### GIVEN MATERIAL:
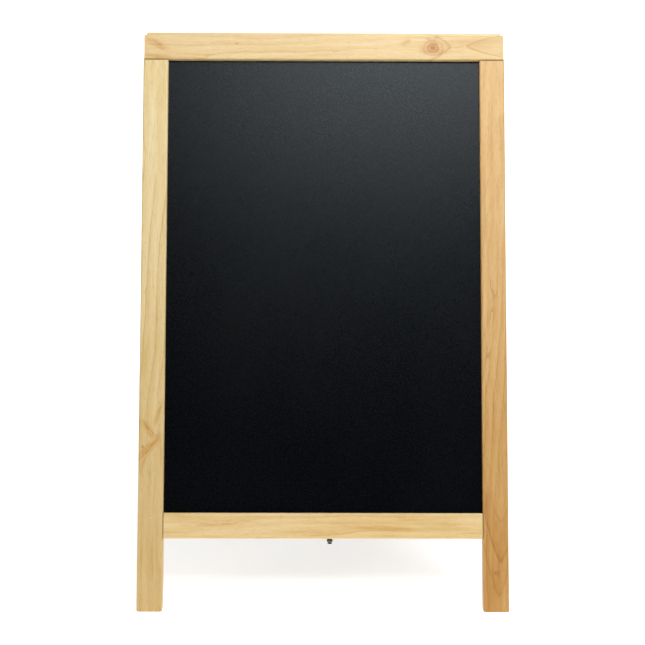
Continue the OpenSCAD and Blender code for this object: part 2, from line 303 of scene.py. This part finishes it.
# Each bar's pith, slope, ring pitch and marks, in metres from the hinge line.
# Knots: place, across, core radius, strength, reach in radii.
# Arches: tip, middle, side, curve, spacing, reach, strength.
# Flares: place, across, angle, half length, half width, strength. Nicks: place, across, radius.
TIMBERS = {
    "front_top_rail": dict(
        along="X", tones=RAIL_TONES, heart=(-0.030, 0.045), slope=0.05, pitch=0.011, seed=3.1,
        knots=((0.1660, -0.0150, 0.0040, 1.10, 4.2), (-0.1330, -0.0090, 0.0013, 0.7, 2.4)),
        arches=((0.2165, -0.0120, 1, 25.0, 0.085, 0.080, 0.65),
                (0.1970, -0.0130, -1, 11.0, 0.060, 0.016, 0.55)),
        flares=((-0.2560, -0.0085, -0.50, 0.030, 0.0080, 0.75),
                (-0.2600, -0.0290, -0.10, 0.032, 0.0070, 0.55),
                (0.1240, -0.0070, 0.50, 0.012, 0.0060, 0.65),
                (0.1640, -0.0150, 0.00, 0.022, 0.0130, 0.60)),
        contrast=0.90),
    "front_bottom_rail": dict(
        along="X", tones=RAIL_TONES, heart=(-0.800, 0.050), slope=0.04, pitch=0.012, seed=7.7,
        flares=((-0.150, -0.7350, 0.08, 0.080, 0.0060, 0.50),
                (0.085, -0.7420, -0.06, 0.090, 0.0060, 0.42)),
        joint_shades=RAIL_ENDS, contrast=1.1),
    "front_left_stile": dict(
        along="Z", tones=LEFT_TONES, heart=(-STILE_MID - 0.040, 0.045),
        slope=0.015, pitch=0.013, seed=11.3,
        knots=((-0.6225, -0.2686, 0.0013, 1.25, 1.9),),
        flares=((-0.6225, -0.2577, 0.72, 0.034, 0.0090, 0.95),
                (-0.5967, -0.2600, -0.65, 0.024, 0.0080, 0.80),
                (-0.5730, -0.2460, 0.30, 0.026, 0.0060, 0.60),
                (-0.6480, -0.2680, 0.30, 0.022, 0.0040, 0.55)),
        nicks=((-0.7280, -0.2557, 0.0014),), joint_shades=STILE_TOP, foot_shade=0.78, contrast=1.1),
    "front_right_stile": dict(
        along="Z", tones=RIGHT_TONES, heart=(STILE_MID + 0.010, 0.036),
        slope=0.045, pitch=0.010, seed=17.9,
        knots=((-0.8080, 0.2550, 0.0022, 0.55, 3.2),),
        arches=((-0.7950, 0.2630, 1, 20.0, 0.060, 0.110, 0.75),
                (-0.8420, 0.2600, 1, 22.0, 0.040, 0.030, 0.50),
                (-0.1150, 0.2720, -1, 16.0, 0.046, 0.150, 0.50)),
        joint_shades=STILE_TOP, foot_shade=0.85, contrast=1.2),
    "back_top_rail": dict(
        along="X", tones=RAIL_TONES, heart=(-0.050, 0.050), slope=-0.04, pitch=0.012, seed=23.2,
        knots=((-0.085, -0.0170, 0.0028, 0.8, 3.0),), contrast=0.8),
    "back_bottom_rail": dict(
        along="X", tones=RAIL_TONES, heart=(-0.720, 0.050), slope=0.03, pitch=0.010, seed=29.5,
        knots=((0.090, -0.7420, 0.0030, 0.8, 3.2),), joint_shades=RAIL_ENDS, contrast=0.85),
    "back_left_stile": dict(
        along="Z", tones=RIGHT_TONES, heart=(-STILE_MID + 0.010, 0.040),
        slope=0.03, pitch=0.010, seed=31.4,
        arches=((-0.4200, -0.2540, 1, 18.0, 0.050, 0.160, 0.5),),
        joint_shades=STILE_TOP, foot_shade=0.4, contrast=0.9),
    "back_right_stile": dict(
        along="Z", tones=LEFT_TONES, heart=(STILE_MID + 0.034, 0.036),
        slope=-0.025, pitch=0.012, seed=37.6,
        knots=((-0.3600, 0.2500, 0.0026, 0.8, 3.2),), joint_shades=STILE_TOP, foot_shade=0.5, contrast=0.7),
}


def dress(node, material):
    """Gives a carried-over piece its finish."""
    data = frame["nodes"][node].data
    data.materials.clear()
    data.materials.append(material)


for node, facts in TIMBERS.items():
    facing = 1.0 if node.startswith("front") else -1.0
    dress(node, timber(node + "_timber", facing, **facts))


def dowel_wood():
    """Plain beech with fine end-grain specks."""
    shader = Shader("dowel_beech", Roughness=0.6)
    spot = shader.noise(shader.place(), 900.0, 2.0, 0.6)
    shader.feed("Base Color", shader.mix(spot, tint(srgb(206, 170, 122)), tint(srgb(176, 136, 90))))
    return shader.material


# ---------------------------------------------------------------- chalk panel
TOOTH_SCALE = 900.0      # the surface's finest grain, which chalk catches on
MOTTLE_SCALE = 420.0     # the orange peel above it
CLOUD_SCALE = 5.5        # wiping marks about a hand wide


def chalk_panel(name, side):
    """Satin black writing surface: a fine orange-peel tooth, cloudy wiping marks and a trace of
    chalk dust."""
    shader = Shader(name, Specular_IOR_Level=0.21, Specular_Tint=(0.84, 0.94, 1.0, 1.0))
    spot = shader.place(side * LEAN, PIN)
    x, y, z = shader.split(spot)
    tooth = shader.noise(spot, TOOTH_SCALE, 3.0, 0.62)
    mottle = shader.noise(spot, MOTTLE_SCALE, 3.0, 0.65)
    cloud = shader.noise(shader.join(x, y, z * 0.7), CLOUD_SCALE, 3.0, 0.55)
    dust = mottle.step(0.42, 0.75) * 0.6 + cloud.step(0.3, 0.75) * 0.4
    shader.feed("Base Color", shader.mix(dust, tint(srgb(1, 2, 5)), tint(srgb(6, 8, 11))))
    shader.feed("Roughness", 0.280 + (cloud - 0.5) * 0.06 + (mottle - 0.5) * 0.18)
    shader.feed("Normal", shader.bump(tooth * 0.6 + mottle * 0.4, 0.00028, 0.45))
    return shader.material


for facing, end in ((1.0, "front"), (-1.0, "back")):
    dress(end + "_chalk_panel", chalk_panel(end + "_chalk_surface", facing))
    dress(end + "_dowels", dowel_wood())


# ---------------------------------------------------------------- steel
def plated(name, bright, dark, rough, seed):
    """Zinc-plated steel: crystals of two greys, fine rolling lines and dull handled patches."""
    shader = Shader(name, Metallic=1.0)
    spot = shader.place()
    x, y, z = shader.split(spot)
    patch = shader.noise(shader.join(x, y, z + seed), 160.0, 3.0, 0.6)
    lines = shader.noise(shader.join(x * 60.0, y * 4.0, z * 60.0), 30.0, 2.0, 0.6)
    shader.feed("Base Color", shader.mix(patch.step(0.3, 0.7), tint(bright), tint(dark)))
    shader.feed("Roughness", rough + (patch - 0.5) * 0.25 + (lines - 0.5) * 0.10)
    shader.feed("Normal", shader.bump(lines * 0.5 + patch * 0.5, 0.0001, 0.35))
    return shader.material


hinge_steel = plated("hinge_zinc", srgb(206, 206, 200), srgb(160, 160, 152), 0.34, 1.0)
screw_steel = plated("screw_zinc", srgb(214, 206, 180), srgb(170, 158, 128), 0.36, 2.0)
stay_steel = plated("stay_zinc", srgb(128, 132, 124), srgb(84, 88, 80), 0.40, 3.0)
for node in frame["nodes"]:
    if "stay" in node:
        dress(node, stay_steel)
    elif node.endswith("screws"):
        dress(node, screw_steel)
    elif "hinge" in node:
        dress(node, hinge_steel)


# ---------------------------------------------------------------- stage, lights and camera
def sweep():
    """Pale floor that curves up into a backdrop: a straight run, a quarter circle and a rise."""
    half, near, far, bend, top = 7.0, -1.05, 4.0, 1.5, 6.0     # metres
    angle = np.linspace(0.0, math.pi / 2, 24)
    y = np.concatenate([[near], far + bend * np.sin(angle), [far + bend]])
    z = np.concatenate([[0.0], bend - bend * np.cos(angle), [top]])
    rows = len(y)
    points = np.zeros((rows, 2, 3))
    points[:, 0, 0], points[:, 1, 0] = -half, half
    points[:, :, 1], points[:, :, 2] = y[:, None], z[:, None]
    first = np.arange(rows - 1) * 2
    faces = np.stack([first, first + 1, first + 3, first + 2], 1)
    data = bpy.data.meshes.new("floor_sweep")
    data.from_pydata(points.reshape(-1, 3).tolist(), [], faces.tolist())
    data.shade_smooth()
    floor = bpy.data.objects.new("floor_sweep", data)
    bpy.context.scene.collection.objects.link(floor)
    shader = Shader("pale_floor_and_painted_glow", Roughness=0.9)
    spot = shader.place()
    speck = shader.noise(spot, 3.0, 2.0, 0.5)
    shader.feed("Base Color", shader.mix(speck, (0.93, 0.93, 0.93, 1), (0.95, 0.95, 0.95, 1)))
    x, y, z = shader.split(spot)
    away = (x * x + y * y + z * z) ** 0.5          # painted light: the floor's glow grows away from the board
    # Painted light: the floor glows though it is no lamp, at 0.72 near the board and fully white far
    # off, and so also lights the board from below.
    glow = shader.mix(away.step(0.8, 2.4), (0.72, 0.72, 0.72, 1), (1, 1, 1, 1))
    shader.feed("Emission Color", glow)
    shader.surface.inputs["Emission Strength"].default_value = 1.0
    data.materials.append(shader.material)


def soft_light(name, place, aim, width, height, power):
    """Rectangular soft box that looks from place towards aim."""
    data = bpy.data.lights.new(name, "AREA")
    data.shape, data.size, data.size_y = "RECTANGLE", width, height
    data.energy = power
    lamp = bpy.data.objects.new(name, data)
    lamp.location = place
    lamp.rotation_mode = "QUATERNION"
    lamp.rotation_quaternion = (Vector(aim) - Vector(place)).to_track_quat("-Z", "Y")
    bpy.context.scene.collection.objects.link(lamp)


def camera():
    """Camera a little above the top edge, turned down towards the middle of the front."""
    stand, down, turn, roll, lens = (-0.0176, -2.593, 1.014), 14.18, 0.382, -0.243, 92.86
    data = bpy.data.cameras.new("camera")
    data.lens, data.sensor_width = lens, 36.0
    data.clip_start, data.clip_end = 0.05, 50.0
    eye = bpy.data.objects.new("camera", data)
    turned = (Matrix.Rotation(math.radians(-turn), 4, "Z")
              @ Matrix.Rotation(math.radians(90.0 - down), 4, "X")
              @ Matrix.Rotation(math.radians(-roll), 4, "Z"))
    eye.matrix_world = Matrix.Translation(stand) @ turned
    bpy.context.scene.collection.objects.link(eye)
    bpy.context.scene.camera = eye


def surroundings(level):
    """Dim even room light, with a plain white backdrop wherever the stage ends."""
    world = bpy.data.worlds.new("room")
    bpy.context.scene.world = world
    world.use_nodes = True
    air = Nodes(world.node_tree)
    room = air.find("BACKGROUND")
    room.inputs["Color"].default_value = (level, level, level, 1)
    white = air.node("ShaderNodeBackground", {}, {"Color": (1, 1, 1, 1)})
    seen = air.node("ShaderNodeLightPath", {}, {}, "Is Camera Ray")
    either = air.node("ShaderNodeMixShader", {}, {0: seen, 1: Value(air, room.outputs[0]), 2: white})
    air.tree.links.new(either.socket, air.find("OUTPUT_WORLD").inputs["Surface"])


sweep()
surroundings(0.04)
soft_light("overhead_box", (0.60, -1.15, 2.55), (0.1, -0.15, 0.5), 1.8, 1.0, 41.0)
soft_light("front_high", (0.45, -2.9, 3.0), (0.0, 0.0, 0.75), 1.6, 0.7, 35.0)
soft_light("left_fill", (-3.2, -2.0, 2.4), (0.0, 0.0, 0.5), 1.4, 1.2, 12.0)
soft_light("back_fill", (1.2, 3.0, 2.6), (0.0, 0.0, 0.5), 2.0, 1.4, 30.0)
camera()
bpy.context.scene.view_settings.view_transform = "Standard"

### TASK DIRECTIONS:
From the data above, gather every line that includes the word "scene".

### TASK RESULT:
Continue the OpenSCAD and Blender code for this object: part 2, from line 303 of scene.py. This part finishes it.
    bpy.context.scene.collection.objects.link(floor)
    bpy.context.scene.collection.objects.link(lamp)
    bpy.context.scene.collection.objects.link(eye)
    bpy.context.scene.camera = eye
    bpy.context.scene.world = world
bpy.context.scene.view_settings.view_transform = "Standard"